I might come into a french MacBook. 
Wondering if the differences are so great that I'd have to replace it.

Can anyone with a french MacBook keyboard tell me if the shape of the keys are the same as the english ones? Wondering if it's a matter of replacing individual keys or the whole keyboard.


----------



## singingcrow (May 6, 2005)

It depends. If it's french from France, yes, it's different, but easy to adapt to. the Canadian French keyboard is closer to / the same as the english Canadian keyboard.

This is the french from France layout
<&é"'(§è!çà)- 
azertyuiop^$`
qsdfghjklmù
wxcvbn,;:=

If you want to see it exactly, open your international in system preferences, and choose whichever country you want, then open the keyboard viewer.


----------



## John Clay (Jun 25, 2006)

The French Canadian keyboard is fairly different from the standard US QWERTY keyboard.

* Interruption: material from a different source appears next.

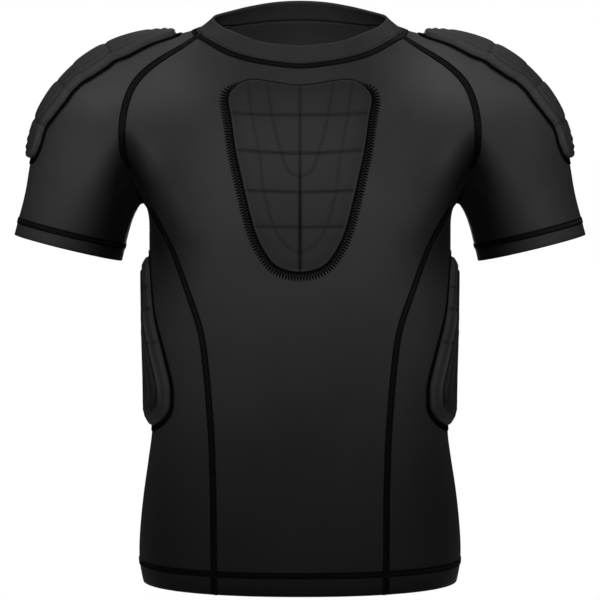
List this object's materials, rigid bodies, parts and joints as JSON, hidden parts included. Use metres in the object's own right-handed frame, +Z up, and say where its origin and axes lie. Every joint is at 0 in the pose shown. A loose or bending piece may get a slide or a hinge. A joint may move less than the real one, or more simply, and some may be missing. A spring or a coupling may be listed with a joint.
{
  "type": "padded compression shirt",
  "caption": "Short-sleeved compression shirt with raglan sleeves, side panels and sewn-on quilted pads on the chest, shoulders and ribs, filled out with no wearer.",
  "frame": {"origin": "middle of the body, at the height where the cloth lies on the shoulders, half way between front and back", "axes": "+Z up along the body, the wearer faces -Y, the wearer's left is +X"},
  "size_m": [0.5696, 0.2163, 0.5837],
  "materials": {
    "jersey": "matte knit with a faint sheen",
    "padding": "matte knit over moulded foam"
  },
  "bodies": {
    "root": {"front": "jersey", "back": "jersey", "side_left": "jersey", "side_right": "jersey", "sleeve_left": "jersey", "sleeve_right": "jersey", "neckband": "jersey", "chest_pad": "padding", "shoulder_pad_left": "padding", "shoulder_pad_right": "padding", "rib_pad_left": "padding", "rib_pad_right": "padding"}
  },
  "joints": []
}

I've typed on both, and I found the French intolerable.


That said, replacing the keyboard isn't a huge cost.


----------



## Demosthenes X (Sep 23, 2004)

You should just be able to change the keyboard settings to the international norm, no? Obviously the printed letters wouldn't be correct, but it would type normally.

Might be tolerable.


----------



## MACinist (Nov 17, 2003)

John Clay said:


> The French Canadian keyboard is fairly different from the standard US QWERTY keyboard.
> 
> I've typed on both, and I found the French intolerable.
> 
> ...



Not a huge cost but definately way more expensive than an iBook. It will cost you around $100 depending what authorized service centre you will go to. I had a Macbook with a French keyboard (got a discount) some time back and agree with John Clay, I had to get the keyboard changed, it was really annoying. I would say that a lot of keys are the same but some commonly used symbols and action keys are not.


----------



## John Clay (Jun 25, 2006)

Several keys are smaller, and some are "misshapen", like the Return key, which is a kind of reverse ¬ shape, if I recall correctly.


----------



## Chris (Feb 8, 2001)

I used a French Canadian (ISO) keyboard on my old PB 5300c for many years, and had no problem. I'm a touch typist, and was reasonably accurate in both French and English. Aside from a couple of minor keys, it's all pretty similar. The French keyboard actually reminded me of the layout of a very old Royal typewriter that I learned on and used through high school.

Candidly, I wouldn't worry.


----------